PS Advisor August 1, 2005 Issue

PS Advisor: 08/01/05

Jackline Options
My wife and I recently traded up to a new Jeanneau Sun Odyssey 35. It's beautiful, fast, comfortable, and comes with nearly everything we need, except jacklines.

I do a lot of singlehanded sailing, and I think the importance of staying on the boat makes jacklines more useful than, say, a good rescue system like the Lifesling. I've had success using a heavy braided polyester line strung bow to stern on both sides of the boat. I know you've written that webbing or wire is better. Do you have a preference for webbing vs. wire? How about one of the new high-tech lines in place of wire?

Don Reaves
Pittsford, NY

PS has written in the past that we prefer webbing or wire for jacklines because both are more stable when stepped upon than line. No one needs any assistance in losing their balance when moving about on a wet, inclined, pitching deck. However, wire can also roll underfoot, so our preference is really webbing.

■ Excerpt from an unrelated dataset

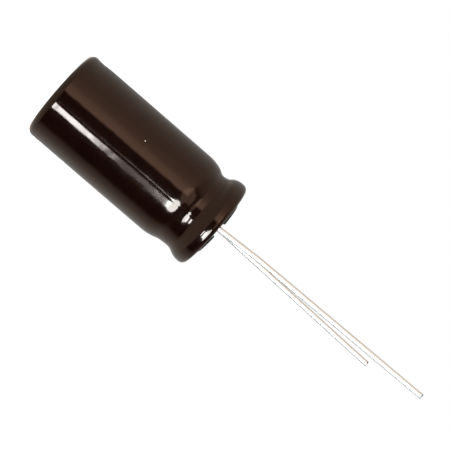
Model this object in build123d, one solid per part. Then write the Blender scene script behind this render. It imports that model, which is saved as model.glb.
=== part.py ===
"""Radial aluminium electrolytic capacitor, 10 x 20 mm size, in millimetres.

It stands on the closed end of its can with both lead wires pointing up (+Z).
The origin is the middle of the end that it stands on.
"""
from build123d import *
from math import asin, degrees, radians, sqrt, tan
import os

# ---- driving sizes ----------------------------------------------------------
can_radius = 5.0            # outside of the drawn cup
can_wall = 0.25
rim_height = 20.97          # top of the crimped rim
rim_swell = 0.08            # how much wider the rolled rim is than the can
base_corner = 0.6           # outside rounding of the closed end
sleeve_wall = 0.1
sleeve_gap = 0.02           # between the shrunk sleeve and the can
sleeve_base_opening = 4.0   # radius left open where the sleeve folds over the closed end
sleeve_rim_opening = 4.3    # the same over the crimped rim

bead_below_rim = 2.72       # rolled groove that squeezes the seal
bead_depth = 0.85
bead_reach_down = 1.95      # groove bottom to its lower shoulder
bead_reach_up = 1.35        # groove bottom to its upper shoulder
bead_bottom_radius = 0.7
shoulder_radius = 1.0
sleeve_bead_depth = 0.55    # the sleeve bridges the groove instead of reaching its bottom
sleeve_bead_radius = 1.2

curl_opening = 3.7          # radius of the mouth left by the curled rim
curl_drop = 0.75            # how far the curled edge bites down
rim_corner = 0.45
curl_corner = 0.4

vent_length = 6.0           # scored cross in the closed end
vent_depth = 0.1

seal_height = 4.8           # rubber end seal, from its inner face to its outer face
seal_below_rim = 0.35        # outer face of the seal, below the top of the rim
fit_gap = 0.02              # between pieces that are pressed or stitched together
pad_radius = 3.25           # stand-off pads on the seal
pad_height = 0.65           # above the seal's outer face
pad_channel = 1.45          # open channel between the pads, along the line of the leads
pad_edge = 0.22

lead_pitch = 5.0
lead_radius = 0.3
anode_lead_tip = 48.55      # heights of the two cut ends
cathode_lead_tip = 43.33
anode_bend_height = 26.2    # each lead changes its lean a little at its bend
anode_lean_low = -3.1       # degrees from upright, towards +X
anode_lean_high = -0.84
cathode_bend_height = 22.3
cathode_lean_low = 0.0
cathode_lean_high = 1.45
bend_radius = 20.0

boss_radius = 0.75          # round part of each tab, inside the seal
boss_below_seal = 0.2
wire_hole_gap = 0.1         # between a wire and the hole it leaves by
boss_top_skin = 0.9         # rubber left over the boss, pierced only by the wire
paddle_width = 1.6
paddle_wall = 0.16
paddle_floor_gap = 0.8      # paddle's end above the foils' lower edge
tab_neck = 1.1              # height over which the round boss becomes the flat paddle

core_radius = 0.9           # hollow left by the winding mandrel
paper_wall = 0.05
anode_wall = 0.1
cathode_wall = 0.05
tape_wall = 0.05
layer_gap = 0.0125
half_turns = 19
anode_tab_turn = 9          # half turn that each tab lies against
cathode_tab_turn = 8
tab_room = 0.28             # how far the turns outside a tab are pushed out
paper_below_neck = 0.7      # from the papers' upper edge to the tabs' necks
foil_inset = 0.5            # foils are narrower than the papers by this at each edge
tape_inset = 0.6            # and the tape is narrower than the foils
winding_floor_gap = 0.25    # below the papers, to the inside of the closed end

# ---- sizes worked out from them ---------------------------------------------
base_level = sleeve_wall + sleeve_gap
crest_level = rim_height - sleeve_wall - sleeve_gap
bead_level = rim_height - bead_below_rim
seal_top = rim_height - seal_below_rim
seal_bottom = seal_top - seal_height
boss_bottom = seal_bottom - boss_below_seal
boss_top = seal_top - boss_top_skin
paddle_top = boss_bottom - tab_neck
paper_bottom = base_level + can_wall + winding_floor_gap
paper_height = paddle_top - paper_below_neck - paper_bottom
foil_bottom = paper_bottom + foil_inset
foil_height = paper_height - 2 * foil_inset
paddle_height = paddle_top - foil_bottom - paddle_floor_gap
paper_pair = paper_wall + layer_gap
winding_pitch = anode_wall + cathode_wall + 2 * paper_wall + 4 * layer_gap
half_pitch = winding_pitch / 2
anode_offset = paper_pair
outer_paper_offset = anode_offset + anode_wall + layer_gap
cathode_offset = outer_paper_offset + paper_pair


def parallel(points, radii, distance):
    """Shift an open outline to its left by a distance, with its corner radii to match."""
    normals = []
    for (x0, y0), (x1, y1) in zip(points, points[1:]):
        run = sqrt((x1 - x0) ** 2 + (y1 - y0) ** 2)
        normals.append((-(y1 - y0) / run, (x1 - x0) / run))
    first, last = normals[0], normals[-1]
    moved = [(points[0][0] + distance * first[0], points[0][1] + distance * first[1])]
    new_radii = []
    for corner, a, b, radius in zip(points[1:-1], normals, normals[1:], radii):
        stretch = distance / (1 + a[0] * b[0] + a[1] * b[1])
        moved.append((corner[0] + stretch * (a[0] + b[0]), corner[1] + stretch * (a[1] + b[1])))
        turns_left = a[0] * b[1] - a[1] * b[0] > 0
        new_radii.append(radius - distance if turns_left else radius + distance)
    moved.append((points[-1][0] + distance * last[0], points[-1][1] + distance * last[1]))
    return moved, new_radii


def rounded(points, radii):
    """One edge list for a rounded outline in the XZ plane."""
    return FilletPolyline(*[(x, 0, z) for x, z in points], radius=radii).edges()


def turned_wall(points, radii, near, far):
    """Revolve the band between two parallels of an outline about the Z axis."""
    inner_points, inner_radii = parallel(points, radii, far)
    outer_points, outer_radii = parallel(points, radii, near)
    edges = rounded(inner_points, inner_radii) + rounded(outer_points, outer_radii)
    for a, b in ((inner_points[0], outer_points[0]), (inner_points[-1], outer_points[-1])):
        edges.append(Edge.make_line((a[0], 0, a[1]), (b[0], 0, b[1])))
    return revolve(Face(Wire(edges)), Axis.Z, 360)


def side_outline(depth, bottom_radius):
    """Corners and radii of the can's side, from the closed end to the rim."""
    points = [
        (can_radius, base_level),
        (can_radius, bead_level - bead_reach_down),
        (can_radius - depth, bead_level),
        (can_radius + rim_swell, bead_level + bead_reach_up),
        (can_radius + rim_swell, crest_level),
    ]
    return points, [base_corner, shoulder_radius, bottom_radius, shoulder_radius, rim_corner]


def can_outline():
    """Outside of the cup, from the middle of its closed end to its curled edge."""
    side, radii = side_outline(bead_depth, bead_bottom_radius)
    curl = [(curl_opening, crest_level), (curl_opening, crest_level - curl_drop)]
    return [(0, base_level)] + side + curl, radii + [curl_corner]


def make_can():
    can = turned_wall(*can_outline(), 0, can_wall)
    for angle in (45, 135):
        score = Rot(0, 0, angle) * Pos(0, 0, base_level) * Rot(45, 0, 0)
        can -= score * Box(vent_length, vent_depth * sqrt(2), vent_depth * sqrt(2))
    return can


def make_sleeve():
    side, radii = side_outline(sleeve_bead_depth, sleeve_bead_radius)
    points = [(sleeve_base_opening, base_level)] + side + [(sleeve_rim_opening, crest_level)]
    return turned_wall(points, radii, -sleeve_gap - sleeve_wall, -sleeve_gap)


def make_seal():
    """Rubber disc squeezed by the bead, gripped by the curled edge, with two stand-off pads."""
    inside, radii = parallel(*can_outline(), can_wall + fit_gap)
    tip_level = crest_level - curl_drop - fit_gap
    mouth = curl_opening - fit_gap
    corners = [
        (0, seal_bottom),
        (inside[1][0], seal_bottom),
        *inside[2:-1],
        (inside[-1][0], tip_level),
        (mouth, tip_level),
        (mouth, seal_top),
        (0, seal_top),
    ]
    edges = rounded(corners, [0, *radii[1:], 0, 0, 0])
    edges.append(Edge.make_line((0, 0, seal_top), (0, 0, seal_bottom)))
    seal = revolve(Face(Wire(edges)), Axis.Z, 360)
    pads = Pos(0, 0, seal_top) * extrude(Circle(pad_radius) - Rectangle(pad_channel, 3 * pad_radius), pad_height)
    pads = fillet(pads.edges().group_by(Axis.Z)[-1], pad_edge)
    seal += pads
    for side in (-1, 1):
        seal -= Pos(0, side * lead_pitch / 2, boss_top + fit_gap) * extrude(
            Circle(boss_radius + fit_gap), -seal_height)
        seal -= Pos(0, side * lead_pitch / 2, boss_top) * extrude(
            Circle(lead_radius + wire_hole_gap), seal_height)
    return seal


def make_lead(side, tip, bend_height, lean_low, lean_high):
    """Straight wire with one slight bend, standing on its boss."""
    start = Vector(0, side * lead_pitch / 2, boss_top)
    bend = start + Vector(tan(radians(lean_low)), 0, 1) * (bend_height - boss_top)
    end = bend + Vector(tan(radians(lean_high)), 0, 1) * (tip - bend_height)
    path = FilletPolyline(start, bend, end, radius=bend_radius)
    section = Plane(path @ 0, z_dir=path % 0) * Circle(lead_radius)
    wire = sweep(section, path)
    # the lower end is squared off flat on top of the boss
    return wire - Pos(0, 0, boss_top) * Box(99, 99, 2, align=(Align.CENTER, Align.CENTER, Align.MAX))


def make_tab(side, winding_radius, winding_centre):
    """Round boss, a neck, and a thin paddle that lies along one turn of the winding."""
    boss_centre = side * lead_pitch / 2
    boss = Pos(0, boss_centre, boss_bottom) * extrude(Circle(boss_radius), boss_top - boss_bottom)
    half_angle = degrees(asin(paddle_width / 2 / winding_radius))
    facing = 90 * side
    outer = CenterArc((winding_centre, 0), winding_radius + paddle_wall, facing - half_angle, 2 * half_angle)
    inner = CenterArc((winding_centre, 0), winding_radius, facing - half_angle, 2 * half_angle)
    ends = [Line(inner @ 0, outer @ 0), Line(inner @ 1, outer @ 1)]
    section = make_face([*outer.edges(), *inner.edges(), *[line.edge() for line in ends]])
    paddle = Pos(0, 0, paddle_top) * extrude(section, paddle_height, dir=(0, 0, -1))
    neck = loft([Pos(0, 0, paddle_top) * section, Pos(0, boss_centre, boss_bottom) * Circle(boss_radius)])
    return boss + neck + paddle


def turn_radii(offset, first_anode_step):
    """Inner radius of one strip for each half turn, pushed out where it passes over a tab."""
    radii = []
    for k in range(half_turns + 4):
        steps = (k >= cathode_tab_turn + 2) + (k >= first_anode_step)
        radii.append(core_radius + offset + k * half_pitch + steps * tab_room)
    return radii


def turn_centres(radii):
    """Half-turn centres that make each arc run smoothly into the next."""
    centres = [0.0]
    for k, (a, b) in enumerate(zip(radii, radii[1:])):
        step = b - a if k % 2 == 0 else a - b
        centres.append(centres[-1] + step)
    return centres


def make_strip(offset, wall, height, level, first, last, first_anode_step):
    """One wound strip as a single spiral of semicircles, from one half turn to another."""
    radii = turn_radii(offset, first_anode_step)
    centres = turn_centres(radii)
    edges = []
    for k in range(first, last + 1):
        start = 180 * (k % 2)
        for radius in (radii[k], radii[k] + wall):
            edges += CenterArc((centres[k], 0), radius, start, 180).edges()
    inner_start, outer_start = edges[0] @ 0, edges[1] @ 0
    inner_end, outer_end = edges[-2] @ 1, edges[-1] @ 1
    edges += [Edge.make_line(inner_start, outer_start), Edge.make_line(inner_end, outer_end)]
    return Pos(0, 0, level) * extrude(Face(Wire(edges)), height, dir=(0, 0, 1))


def make_winding():
    """Papers, foils and closing tape, laid up in the order paper, anode, paper, cathode."""
    before, beyond = anode_tab_turn, anode_tab_turn + 2
    last = half_turns - 1
    return {
        "inner_paper": make_strip(0, paper_wall, paper_height, paper_bottom, 0, last, beyond),
        "anode_foil": make_strip(anode_offset, anode_wall, foil_height, foil_bottom, 1, last - 1, beyond),
        "outer_paper": make_strip(
            outer_paper_offset, paper_wall, paper_height, paper_bottom, 0, last, before),
        "cathode_foil": make_strip(
            cathode_offset, cathode_wall, foil_height, foil_bottom, 1, last, before),
        "winding_tape": make_strip(
            0, tape_wall, foil_height - 2 * tape_inset, foil_bottom + tape_inset,
            last + 1, last + 2, beyond),
    }


def make_tabs():
    anode_radii = turn_radii(anode_offset, anode_tab_turn + 2)
    cathode_radii = turn_radii(cathode_offset, anode_tab_turn)
    return {
        "anode_tab": make_tab(
            -1, anode_radii[anode_tab_turn] + anode_wall + layer_gap,
            turn_centres(anode_radii)[anode_tab_turn]),
        "cathode_tab": make_tab(
            1, cathode_radii[cathode_tab_turn] + cathode_wall + layer_gap,
            turn_centres(cathode_radii)[cathode_tab_turn]),
    }


parts = {
    "sleeve": make_sleeve(),
    "can": make_can(),
    "end_seal": make_seal(),
    "anode_lead": make_lead(-1, anode_lead_tip, anode_bend_height, anode_lean_low, anode_lean_high),
    "cathode_lead": make_lead(
        1, cathode_lead_tip, cathode_bend_height, cathode_lean_low, cathode_lean_high),
    **make_tabs(),
    **make_winding(),
}

os.makedirs("parts", exist_ok=True)
for name, shape in parts.items():
    export_step(shape, f"parts/{name}.step")
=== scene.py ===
"""Radial electrolytic capacitor: the finish of every surface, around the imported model."""
import math
import bmesh
import bpy
from mathutils import Matrix, Vector, noise


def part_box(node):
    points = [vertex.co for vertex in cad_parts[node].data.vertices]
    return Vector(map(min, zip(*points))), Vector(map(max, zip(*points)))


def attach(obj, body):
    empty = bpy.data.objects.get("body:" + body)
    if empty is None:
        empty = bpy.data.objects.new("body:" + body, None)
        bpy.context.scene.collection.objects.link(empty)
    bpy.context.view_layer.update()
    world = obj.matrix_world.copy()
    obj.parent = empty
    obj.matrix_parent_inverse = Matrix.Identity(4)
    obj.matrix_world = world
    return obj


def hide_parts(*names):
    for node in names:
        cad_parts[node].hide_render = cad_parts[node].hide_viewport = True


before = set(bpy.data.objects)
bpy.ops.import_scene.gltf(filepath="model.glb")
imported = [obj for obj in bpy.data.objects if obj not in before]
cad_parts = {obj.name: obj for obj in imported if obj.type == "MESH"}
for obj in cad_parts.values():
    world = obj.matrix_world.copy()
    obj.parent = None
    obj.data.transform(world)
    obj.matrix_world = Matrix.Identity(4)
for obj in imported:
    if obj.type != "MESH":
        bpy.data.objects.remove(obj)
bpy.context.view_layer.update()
MM = 0.001

# sizes of the sleeve film, in millimetres; angles run from +X and the camera is at -Y
RIM_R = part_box("sleeve")[1].x / MM
RIM_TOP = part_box("sleeve")[1].z / MM - 0.06     # the film is drawn tight over the rim
RIM_SWELL = 0.055           # the crimped rim stands out this far past the body
BODY_R = RIM_R - RIM_SWELL
BASE_CORNER = 0.72
RIM_CORNER = 0.57
FOLD_BASE = 4.0             # radius where the film ends on the closed end
FOLD_RIM = 4.3              # and over the crimped rim
BEAD = RIM_TOP - 2.66       # height that the groove's profiles are measured from
FILM = 0.03                 # thickness on the wall and the rim
FILM_BASE = 0.065           # added to it at the edge on the closed end
CAMERA_SIDE = math.radians(-90)
CREASE = CAMERA_SIDE + math.radians(8.5)        # lay-flat crease; the other is opposite
CREASE_DEPTH = 0.014
NECK_HEIGHT, NECK_DEPTH = 1.45, 0.065           # slight neck near the closed end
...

We should point out that one of the findings derived from investigations into the 1998 Sydney-Hobart Race tragedy is that nylon webbing is too stretchy. Within webbing there are a couple of alternatives. Most sailors who opt for jacklines made of webbing use polyester webbing because it's readily obtainable and sufficiently strong for the task. Polyester webbing has less stretch than nylon, but it will still stretch somewhat under load, so it will tend to lessen the shock-loading experienced by the person whose harness is tethered to it.

Another webbing alternative is Spectra webbing, which is available through sailmakers. Spectra webbing has often been the choice of single-handed distance racers for jacklines. Brad Van Liew, who won Class II in the 2002-03 Around Alone Race on board his 50-foot Tommy Hilfiger, used jacklines made of Spectra webbing. Spectra definitely won't stretch as much as polyester, however, when run over a length of a deck that's, say, 40 feet, the line should deflect about two feet. That, along with the stretch inherent in the tether, should be sufficient to diminish the shock loading.

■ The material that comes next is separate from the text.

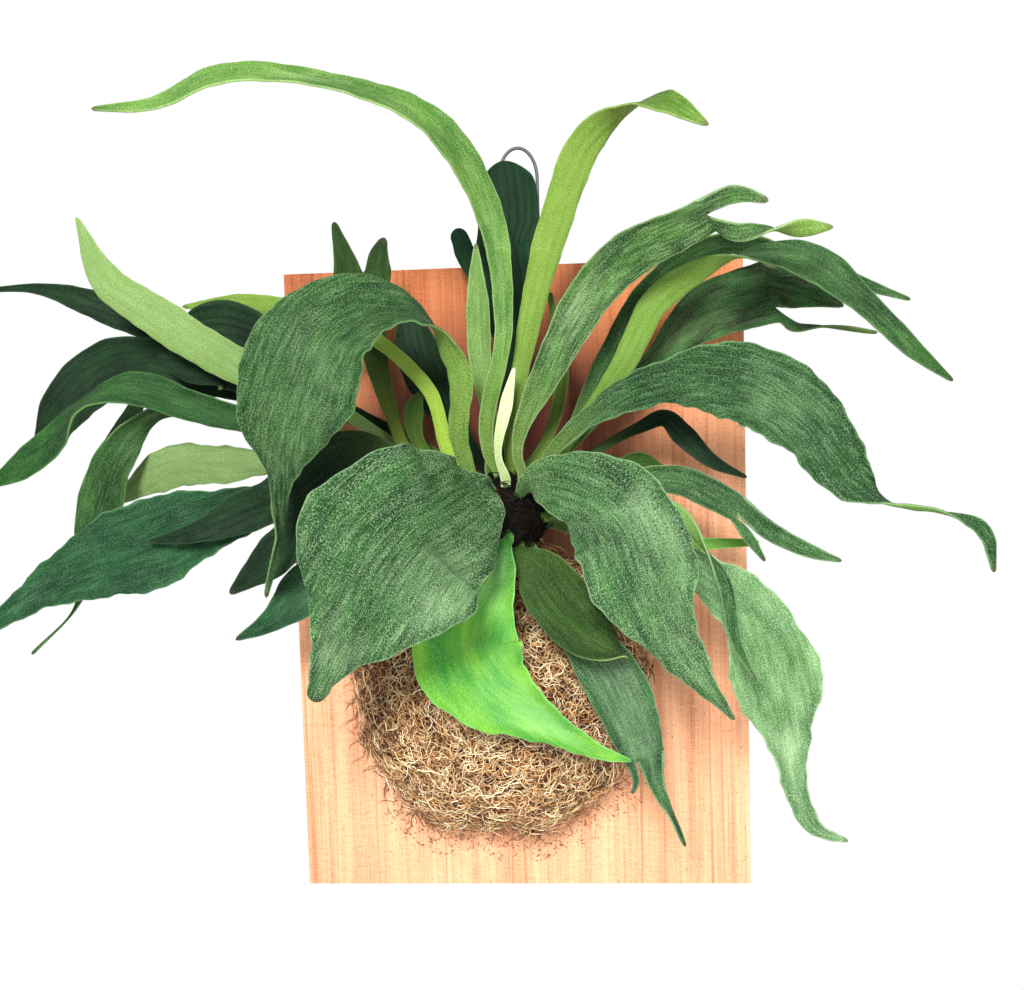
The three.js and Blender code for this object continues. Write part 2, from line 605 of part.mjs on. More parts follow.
// ---------------------------------------------------------------- assembly
const plant = new THREE.Group();
plant.position.set(-WIRE.offset, 0, -NAIL_ABOVE_CENTRE);
addPart(plant, 'board', makeBoard(), CEDAR, 0.75);
addPart(plant, 'hanger_wire', makeWire(), GALVANISED, 0.4, 1);
addPart(plant, 'moss_mound', makeMoss(), DRY_MOSS, 0.95);
addPart(plant, 'crown', makeCrown(Object.values(FRONDS)), BROWN_ROOT, 0.9);
for (const [name, frond] of Object.entries(FRONDS)) {
  addPart(plant, `frond_${name}`, thicken(frondSkin(frond)), TONES[frond.tone], 0.6);
}

const fern = new THREE.Group();
fern.add(plant);

export default fern;
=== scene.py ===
"""The looks of a mounted staghorn fern: forked felted fronds, a mound of dry moss, a cedar board and a
wire loop. Sizes in the tables are millimetres in the board's own frame: x right of the board's middle,
out from the wall, z above the board's middle. The meshes are in metres in the part's frame."""
import math

import bpy
import numpy as np
from mathutils import Matrix, Vector


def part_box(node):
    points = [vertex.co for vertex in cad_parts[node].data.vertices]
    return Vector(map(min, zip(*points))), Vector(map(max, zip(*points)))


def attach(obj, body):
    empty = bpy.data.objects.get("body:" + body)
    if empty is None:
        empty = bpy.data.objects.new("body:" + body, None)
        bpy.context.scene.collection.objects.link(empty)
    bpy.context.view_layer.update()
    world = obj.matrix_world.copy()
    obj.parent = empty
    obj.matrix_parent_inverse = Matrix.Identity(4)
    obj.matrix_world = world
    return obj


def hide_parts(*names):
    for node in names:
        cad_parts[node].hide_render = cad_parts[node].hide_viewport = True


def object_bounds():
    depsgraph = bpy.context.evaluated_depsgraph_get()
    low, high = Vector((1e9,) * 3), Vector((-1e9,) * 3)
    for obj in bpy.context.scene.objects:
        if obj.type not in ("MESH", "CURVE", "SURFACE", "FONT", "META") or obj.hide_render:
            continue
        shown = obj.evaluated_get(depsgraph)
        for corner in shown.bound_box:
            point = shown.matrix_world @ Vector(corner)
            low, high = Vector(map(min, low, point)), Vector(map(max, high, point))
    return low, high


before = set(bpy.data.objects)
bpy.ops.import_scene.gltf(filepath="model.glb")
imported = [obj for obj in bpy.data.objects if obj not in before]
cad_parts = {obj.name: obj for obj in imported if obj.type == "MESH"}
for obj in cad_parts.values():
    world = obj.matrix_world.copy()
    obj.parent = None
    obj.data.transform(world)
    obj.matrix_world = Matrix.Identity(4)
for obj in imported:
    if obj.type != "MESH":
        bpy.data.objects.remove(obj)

CAD_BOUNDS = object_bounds()
MM = 0.001
BOARD_LOW, BOARD_HIGH = (np.array(corner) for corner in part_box("board"))
BOARD_THICK = (BOARD_HIGH[1] - BOARD_LOW[1]) / MM
# The place in the part's frame of the board frame's origin: the middle of the board's back.
ORIGIN = np.array([(BOARD_LOW[0] + BOARD_HIGH[0]) / 2, BOARD_HIGH[1], (BOARD_LOW[2] + BOARD_HIGH[2]) / 2])
BOARD_TOP = (BOARD_HIGH[2] - BOARD_LOW[2]) / 2 / MM
TOWARDS_WALL = np.array([0.0, 1.0, 0.0])

# ---------------------------------------------------------------- driving dimensions, in millimetres
WIRE = {"radius": 1, "half_span": 12, "arch": 19, "rise": 75, "depth": 22, "offset": 6}
WIRE_MESH = {"sides": 16, "leg_rows": 12, "arch_rows": 33}
MOSS = {"x": -14, "z": -63, "half_width": 92, "half_height": 96, "depth": 70, "fullness": 2.5,
        "roundness": 0.45}
# The mound's uneven outline, as a share of its size: a mean and sine waves of (height, count, start).
MOSS_OUTLINE = {"mean": 0.955, "waves": ((0.022, 5, 0), (0.018, 9, 1), (0.016, 22, 0))}
# The mound's body: how deep it lies under the mound's outside, with lumps of (height, size), and how far
# clear of the board.
MOSS_BED = {"rings": 70, "sides": 160, "depth": 3.5, "least_depth": 0.6, "lumps": ((1.6, 16.0), (0.8, 6.0)),
            "clear": 0.05}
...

We've also heard of sailors using the cover of conventional braided line for jacklines. The advantage of using line covers is that, like webbing, they'll also lie flat on the deck and won't tend to roll underfoot. It's also easy to adjust the tension of braided covers. However, the one caveat is that some materials are stronger than others. Check with your line source regarding the breaking strength of the cover before you select this option.